ランサムウェアは企業を狙い撃ちした攻撃を仕掛けてくるため、犯人側はその企業の財力を有る程度見極めた上で、支払いが可能な現実的な金額を示してくる傾向が強くなります。この様な犯人に犯行を仕掛けられると、企業は以下のリスクに直面します。
・ファイルを暗号化され、使えなくなってしまう:事業継続性のリスク
・ファイルを盗み出され、ネット上で公開されてしまう:機密保持のリスク
・企業のシステムを停止させる:事業継続性のリスク
・取引先を再攻撃したり、取引先に犯行の情報を流す:信用力低下のリスク
犯人は様々な犯行手段を組み合わせて、獲物の企業に対して以上のようなリスクを背負い込ませることになります。
日頃、様々なセキュリティ対策をしている企業でも、防御態勢は完璧なものにはできません。どこかの隙を突いて犯人が犯行に及ぶ可能性はいつでもどの会社にでも存在しています。それが実際に起きてしまった場合、社長はどうするべきなのか?
それは、
犯行によって、どのようなデータが使えなくなったのか?奪われたのか?
をきちんと評価する、ということに尽きます。当然ですが、どのようなデータが犯行に遭ったのか解らなければ判断は非常に難しい物になります。最悪のパターンは、「社員のPCのファイルが暗号化されてしまった。しかし、膨大なファイルを暗号化されてしまった為、会社にとってどの程度重要な情報が含まれているか把握ができない」といった場合です。この場合、身代金を支払わなかった場合に、会社はどのようなダメージを受けるか全く解りません。致命的なダメージを受けるかもしれませんし、そうでもないかもしれないのです。つまり、犯行にあってしまったデータを社長や経営層から見て、会社にとってどの程度重要な物なのか、即座に判断できるようにしておくことが最重要なのです。では、これはどうしておけば良いのでしょうか?それは・・・
会社の情報資産を特定し
情報ごとの重要度を定め
重要度に応じて管理状態に置く
という日頃の地道な管理活動に他なりません。まずは「社内の情報資産の棚卸し」といった作業を行い、地道に整理整頓をしてゆく、というプロセスを定期的に社内で回してゆくことが、このような攻撃に対する企業防衛の最後の砦と言えるでしょう。

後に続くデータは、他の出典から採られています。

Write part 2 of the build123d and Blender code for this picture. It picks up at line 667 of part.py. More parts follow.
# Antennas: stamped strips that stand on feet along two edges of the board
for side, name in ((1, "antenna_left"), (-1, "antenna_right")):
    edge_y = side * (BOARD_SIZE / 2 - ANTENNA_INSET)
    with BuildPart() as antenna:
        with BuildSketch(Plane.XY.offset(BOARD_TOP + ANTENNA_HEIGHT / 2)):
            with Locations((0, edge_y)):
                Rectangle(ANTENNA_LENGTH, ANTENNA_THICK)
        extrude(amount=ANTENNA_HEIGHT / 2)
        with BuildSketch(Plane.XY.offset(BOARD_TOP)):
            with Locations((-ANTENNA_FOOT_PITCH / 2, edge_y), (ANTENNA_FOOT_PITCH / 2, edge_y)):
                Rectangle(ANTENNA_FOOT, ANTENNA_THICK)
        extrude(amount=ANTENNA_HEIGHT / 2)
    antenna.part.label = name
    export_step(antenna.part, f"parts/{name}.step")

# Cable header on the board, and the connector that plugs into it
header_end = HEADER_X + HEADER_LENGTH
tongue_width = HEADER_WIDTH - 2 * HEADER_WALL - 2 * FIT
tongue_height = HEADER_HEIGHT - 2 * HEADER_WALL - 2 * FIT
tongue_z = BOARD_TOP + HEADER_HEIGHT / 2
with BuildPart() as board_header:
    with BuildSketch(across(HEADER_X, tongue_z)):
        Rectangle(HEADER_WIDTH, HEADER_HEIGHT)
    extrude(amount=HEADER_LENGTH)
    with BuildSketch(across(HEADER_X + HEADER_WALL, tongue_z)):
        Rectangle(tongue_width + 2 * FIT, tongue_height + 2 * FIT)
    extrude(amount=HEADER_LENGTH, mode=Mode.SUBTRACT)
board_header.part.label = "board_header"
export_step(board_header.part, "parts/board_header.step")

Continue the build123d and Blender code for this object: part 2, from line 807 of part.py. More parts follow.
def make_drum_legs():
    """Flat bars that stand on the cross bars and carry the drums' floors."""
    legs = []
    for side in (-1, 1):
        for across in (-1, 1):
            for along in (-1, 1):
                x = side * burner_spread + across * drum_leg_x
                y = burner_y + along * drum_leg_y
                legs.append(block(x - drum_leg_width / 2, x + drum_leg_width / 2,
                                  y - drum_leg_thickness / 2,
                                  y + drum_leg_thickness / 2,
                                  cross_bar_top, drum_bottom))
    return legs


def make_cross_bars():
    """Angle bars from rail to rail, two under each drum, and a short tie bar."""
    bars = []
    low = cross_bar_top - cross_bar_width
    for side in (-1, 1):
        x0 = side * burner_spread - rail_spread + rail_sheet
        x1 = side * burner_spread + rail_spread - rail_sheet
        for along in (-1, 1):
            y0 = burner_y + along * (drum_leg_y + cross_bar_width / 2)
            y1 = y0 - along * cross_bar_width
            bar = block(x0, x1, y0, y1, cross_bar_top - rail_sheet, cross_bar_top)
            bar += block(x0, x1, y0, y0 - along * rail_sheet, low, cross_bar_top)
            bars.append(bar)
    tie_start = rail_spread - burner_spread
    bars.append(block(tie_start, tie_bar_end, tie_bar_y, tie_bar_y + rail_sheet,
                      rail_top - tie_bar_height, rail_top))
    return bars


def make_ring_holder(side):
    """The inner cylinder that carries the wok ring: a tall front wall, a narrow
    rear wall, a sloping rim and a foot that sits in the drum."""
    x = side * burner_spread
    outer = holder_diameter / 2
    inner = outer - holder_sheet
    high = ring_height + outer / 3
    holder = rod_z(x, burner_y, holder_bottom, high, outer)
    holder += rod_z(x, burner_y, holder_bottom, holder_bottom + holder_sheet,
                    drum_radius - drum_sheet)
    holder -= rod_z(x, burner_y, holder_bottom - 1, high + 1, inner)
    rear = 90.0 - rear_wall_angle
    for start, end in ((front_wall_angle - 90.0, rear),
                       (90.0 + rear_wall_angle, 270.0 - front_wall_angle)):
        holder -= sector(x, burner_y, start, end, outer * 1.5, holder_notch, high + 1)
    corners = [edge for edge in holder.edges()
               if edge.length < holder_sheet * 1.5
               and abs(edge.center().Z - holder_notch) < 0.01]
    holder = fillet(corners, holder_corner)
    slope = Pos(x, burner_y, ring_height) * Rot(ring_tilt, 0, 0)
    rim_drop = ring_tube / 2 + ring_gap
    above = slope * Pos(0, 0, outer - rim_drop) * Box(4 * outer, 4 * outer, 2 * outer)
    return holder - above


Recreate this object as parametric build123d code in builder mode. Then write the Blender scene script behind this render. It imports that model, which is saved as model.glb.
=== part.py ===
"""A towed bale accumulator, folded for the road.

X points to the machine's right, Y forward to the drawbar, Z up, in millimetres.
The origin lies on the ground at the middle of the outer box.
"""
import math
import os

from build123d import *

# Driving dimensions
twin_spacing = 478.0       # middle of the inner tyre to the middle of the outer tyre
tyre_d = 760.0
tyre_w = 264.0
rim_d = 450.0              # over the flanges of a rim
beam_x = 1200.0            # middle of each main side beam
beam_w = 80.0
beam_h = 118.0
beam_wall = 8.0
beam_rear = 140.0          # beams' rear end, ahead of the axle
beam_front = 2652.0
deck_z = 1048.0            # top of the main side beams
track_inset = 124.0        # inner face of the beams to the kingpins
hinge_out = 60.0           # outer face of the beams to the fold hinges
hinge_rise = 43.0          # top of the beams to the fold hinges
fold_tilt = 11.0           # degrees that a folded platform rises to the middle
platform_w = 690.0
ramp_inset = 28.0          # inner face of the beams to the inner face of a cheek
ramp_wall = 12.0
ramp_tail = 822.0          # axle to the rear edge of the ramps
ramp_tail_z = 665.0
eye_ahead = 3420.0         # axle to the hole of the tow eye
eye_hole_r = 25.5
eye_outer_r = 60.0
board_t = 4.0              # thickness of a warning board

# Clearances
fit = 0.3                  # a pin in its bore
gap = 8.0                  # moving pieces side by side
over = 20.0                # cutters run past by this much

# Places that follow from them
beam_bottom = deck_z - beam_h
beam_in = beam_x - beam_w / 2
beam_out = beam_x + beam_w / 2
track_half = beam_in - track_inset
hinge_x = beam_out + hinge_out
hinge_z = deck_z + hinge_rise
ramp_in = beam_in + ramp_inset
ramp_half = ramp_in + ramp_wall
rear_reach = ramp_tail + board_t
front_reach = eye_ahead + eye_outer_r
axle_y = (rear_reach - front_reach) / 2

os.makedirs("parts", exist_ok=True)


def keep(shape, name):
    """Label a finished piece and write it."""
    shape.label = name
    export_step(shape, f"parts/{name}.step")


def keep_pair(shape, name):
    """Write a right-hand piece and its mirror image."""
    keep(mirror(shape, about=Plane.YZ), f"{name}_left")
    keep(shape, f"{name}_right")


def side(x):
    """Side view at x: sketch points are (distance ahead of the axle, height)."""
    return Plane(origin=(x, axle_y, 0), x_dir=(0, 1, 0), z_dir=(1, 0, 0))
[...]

また、万が一犯行に遭ってしまった場合の対応速度も重要です。犯人はあらかじめ身代金支払いの期限を定めます。大抵の場合、それは企業にとって充分な長さではありません。社長や責任者は事件が発生した場合、即座に判断しなければならないと言えるでしょう。
なお、ランサムウェア被害にあった場合、身代金を支払えば全部解決するのか?ということも気になることでしょう。残念ながらそのような誠意(?)のある犯人による犯行かどうかによって決まるため、一度犯行に遭ってしまったら、お金を払っても元にもどらない可能性が高い、と認識しておくべきです。
攻撃に遭わないように防御する。これが鉄則ではありますが、万が一にでも攻撃による被害が発生した時、社長は身代金と情報毀損・漏洩による被害を即座に天秤にかけられるようにしておかないといけない、と言えるでしょう。